Melissa Le-Hoa Võ1, Aylin Kallmayer1; 1Goethe University Frankfurt

Our visual world is a complex conglomeration of objects that adhere to semantic and syntactic regularities, a.k.a. scene grammar according to which scenes can be decomposed into phrases – i.e, smaller clusters of objects forming conceptual units – which again contain so-called anchor objects. These usually large and stationary objects further anchor predictions regarding the identity and location of most other smaller objects within the same phrase and play a key role in guiding attention and boosting perception during real-world search. They therefore provide an important organizing principle for structuring real-world scenes. Generative adversarial networks (GANs) trained on images of real-world scenes learn the scenes’ latent grammar to then synthesize images that mimic images of real-world scenes increasingly well.

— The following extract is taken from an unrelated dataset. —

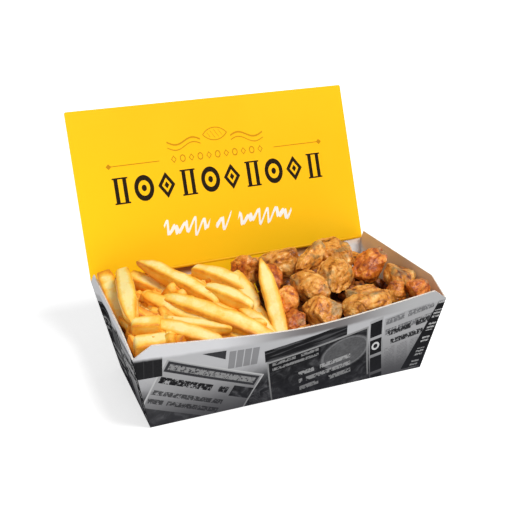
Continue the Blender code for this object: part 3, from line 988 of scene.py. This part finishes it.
def cut_flats(mesh, middle, seed, count=9):
    """Presses broad flats into a rounded piece, as on broken fish."""
    dice = random.Random(seed)
    for _ in range(count):
        outward = Vector([dice.gauss(0, 1) for _ in range(3)]).normalized()
        reach = max((vertex.co - middle).dot(outward) for vertex in mesh.vertices)
        level = reach * dice.uniform(0.62, 0.88)
        for vertex in mesh.vertices:
            over = (vertex.co - middle).dot(outward) - level
            if over > 0:
                vertex.co -= outward * over * 0.85


def skin_at(away, patches, broad, small):
    """How much skin shows in a direction from a piece's middle, with two kinds of unevenness."""
    skin = 0.0
    for direction, width in patches:
        reach = away.dot(Vector(direction).normalized()) - (1 - width * 0.36)
        edge = reach + 0.26 * broad + 0.2 * small
        skin = max(skin, min(0.85, max(0, edge * 4)))
    return skin


def crust(obj, seed, lobes, looks):
    """Breaks a smooth piece up into lobes, folds and crumbs, marks painted shade in its hollows and
    marks where its skin shows.
    """
    mesh = obj.data
    drift = Vector((seed * 7.7, seed * 3.1, seed * 1.9))
    middle = sum((vertex.co for vertex in mesh.vertices), Vector()) / len(mesh.vertices)
    longest = max((vertex.co - middle for vertex in mesh.vertices), key=lambda reach: reach.length)
    axis, height = longest.normalized(), min(1, longest.length / (16 * MM))
    red, patches = looks[0], looks[1:]
    cut_flats(mesh, middle, seed)
    crease_shades, skins, moved = [], [], []
    for vertex in mesh.vertices:
        point = vertex.co
        warp = noise.noise_vector(point / (8 * MM) + drift) * 0.35
        distances = noise.voronoi(point / lobes + warp + drift)[0]
        gap = min(1, (distances[1] - distances[0]) * 3.0)
        sizes = (11 * MM, 3.2 * MM, 1.3 * MM)
        broad, small, crumb = [noise.noise(point / size + drift) for size in sizes]
        lying = point - axis * (point - middle).dot(axis) * 0.72
        fold = min(1, abs(noise.noise(lying / (6.5 * MM) - drift)) * 2.2)
        torn = noise.noise(point / (5 * MM) + drift)
        skin = skin_at((point - middle).normalized(), patches, torn, small)

        lift = 1.6 * broad + (1 - 0.6 * skin) * (0.5 * small + 0.32 * crumb)
        lift = lift + 1.7 * (fold - 0.5) * fold - 0.3 * (1 - gap) ** 3
        moved.append(point + vertex.normal * (lift - 0.3) * MM * height)
        # Painted shade: the valleys of the folds and the low spots of the lumps are marked darker.
        crease = (1 - fold) ** 4 * 0.4 + max(0, -small) * 0.5 + max(0, -broad) * 0.6
        crease_shades.append(max(0, min(1, crease)))
        skins.append(skin * (0.85 + 0.15 * crumb))
    for vertex, place in zip(mesh.vertices, moved):
        vertex.co = place
    write_attribute(mesh, "crease", crease_shades)
    write_attribute(mesh, "skin", skins)
    write_attribute(mesh, "red", [red] * len(moved))


def make_fish(finish):
    for number, (node, looks) in enumerate(sorted(FISH_LOOKS.items())):
        piece = merged_copy(node, node + "_crust")
        low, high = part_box(node)
        middle, flatter = (low + high) / 2, FISH_PRESSED.get(node, 1)
        for vertex in piece.data.vertices:
            vertex.co = middle + (vertex.co - middle) * FISH_SHRINK
            vertex.co.z = low.z + (vertex.co.z - low.z) * flatter
        apply_modifier(piece, "SUBSURF", levels=3, render_levels=3)
        crust(piece, number + 1, 17 * MM, looks)
        piece.data.materials.append(finish)
        smooth(piece)
        set_out(piece, "box", "fish_crust", node)


def make_fish_under(finish):
    """Smaller broken pieces in the gaps between the large ones."""
    heap = tree_of("fish_heap")
    dice = random.Random(3)
    laid = []
    for number in range(FISH_UNDER):
        x, y = dice.uniform(-6, 102) * MM, dice.uniform(-62, 55) * MM
        size = [dice.uniform(7, 12) * MM, dice.uniform(6, 9) * MM, dice.uniform(5, 8) * MM]
        turn = (dice.uniform(0, 6.28), dice.uniform(-0.5, 0.5), dice.uniform(0, 6.28))
        sink, red = dice.uniform(0, 4) * MM, dice.uniform(0.2, 0.9)
        level = top_of(heap, x, y)
        if level is None or level < FISH_LEAST_LEVEL:
            continue
        bit = begin(
            bpy.ops.mesh.primitive_ico_sphere_add,
            subdivisions=4,
            radius=1,
            location=inside_tray(Vector((x, y, level - sink)), size[0] + 2 * MM),
            rotation=turn,
            scale=size,
        )
        end_editing(bit, "bit")
        crust(bit, 60 + number, 8 * MM, (red,))
        laid.append(bit)
    under = join_all(laid, "fish_under")
    under.data.materials.append(finish)
    smooth(under)
    set_out(under, "box", "fish_crust")


# ---------------------------------------------------------------- floor, light and camera


def make_floor():
    floor = begin(bpy.ops.mesh.primitive_plane_add, size=40, location=(0, 0, -0.4 * MM))
    bpy.ops.mesh.subdivide(number_cuts=6)
    # The floor glows as painted light, dimmer near the tray and brighter far off, lightening the
    # shadow round it.
    finish = Finish("floor_glowing", Roughness=0.9, Emission_Strength=1.0)
    place = finish.place()
    x, y, _ = finish.xyz(place)
    far = finish.step((x * x + y * y).root(), 0.3, 1.5)
    finish.give({"Emission Color": finish.mix(far, (0.62, 0.62, 0.62), (0.9, 0.9, 0.9))})
    cloud = finish.noise(place, 1.5, 2.0)
    finish.give({"Base Color": finish.mix(cloud, (0.80, 0.80, 0.80), (0.83, 0.83, 0.83))})
    end_editing(floor, "floor", finish.material)
    smooth(floor)


def add_light(name, place, target, size, power, colour=(1, 1, 1)):
    data = bpy.data.lights.new(name, "AREA")
    data.shape, data.size, data.energy, data.color = "DISK", size, power, colour
    light = bpy.data.objects.new(name, data)
    light.location = place
    aim = Vector(target) - Vector(place)
    light.rotation_euler = aim.to_track_quat("-Z", "Y").to_euler()
    bpy.context.scene.collection.objects.link(light)


def light_studio():
    world = bpy.data.worlds.new("studio")
    bpy.context.scene.world = world
    world.use_nodes = True
    backdrop = world.node_tree.nodes["Background"]
    backdrop.inputs["Color"].default_value = (1, 1, 1, 1)
    backdrop.inputs["Strength"].default_value = 0.32
    centre = (0, 0, 0.07)
    add_light("key", (0.9, -1.7, 3.1), centre, 1.3, 94.0)
    add_light("front", (-0.6, -3.0, 0.9), centre, 1.6, 10.0)
    bpy.context.scene.view_settings.view_transform = "Standard"


def place_camera():
    """Looks down over the front left of the tray from arm's length."""
    azimuth, elevation, roll = math.radians(-19.3), math.radians(19.03), math.radians(-2.9)
    distance, aim = 0.60946, Vector((-0.00488, 0, 0.09175))
    back = Vector(
        (
            math.sin(azimuth) * math.cos(elevation),
            -math.cos(azimuth) * math.cos(elevation),
            math.sin(elevation),
        )
    )
    right = Vector((0, 0, 1)).cross(back).normalized()
    turn = Matrix((right, back.cross(right), back)).transposed() @ Matrix.Rotation(roll, 3, "Z")
    data = bpy.data.cameras.new("camera")
    data.sensor_width = 36
    data.lens = 58.27
    camera = bpy.data.objects.new("camera", data)
    camera.matrix_world = Matrix.Translation(aim + back * distance) @ turn.to_4x4()
    bpy.context.scene.collection.objects.link(camera)
    bpy.context.scene.camera = camera


make_tray()
make_lid()
make_tab()
potato = fry_finish()
make_fries(potato)
make_fries_under(potato)
make_core("fries", "fries_core", potato, 16 * MM, "fries")
golden = crust_finish("fish_crust")
make_fish(golden)
# The broken bits and the core get darker copies of the crust: painted shade for pieces lying lower.
make_fish_under(crust_finish("fish_crust_shaded", 0.38))
core_crust = crust_finish("fish_core", 0.75)
make_core("fish_heap", "fish_core", core_crust, 7 * MM, "fish_crust", "fish_heap")
make_floor()
light_studio()
place_camera()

Therefore GANs can be used to study the hidden representations underlying object-based perception serving as testbeds to investigate the role that anchor objects play in both the generation and understanding of scenes. We will present some recent work in which we presented participants with real and generated images recording both behavior and brain responses. Modelling behavioral responses from a range of computer vision models we found that mostly high-level visual features and the strength of anchor information predicted human scene understanding of generated scenes. Using EEG to investigate the temporal dynamics of these processes revealed initial processing of anchor information which generalized to subsequent processing of the scene’s authenticity. These new findings imply that anchors pave the way to scene understanding and that models predicting real-world attention and perception should become more object-centric.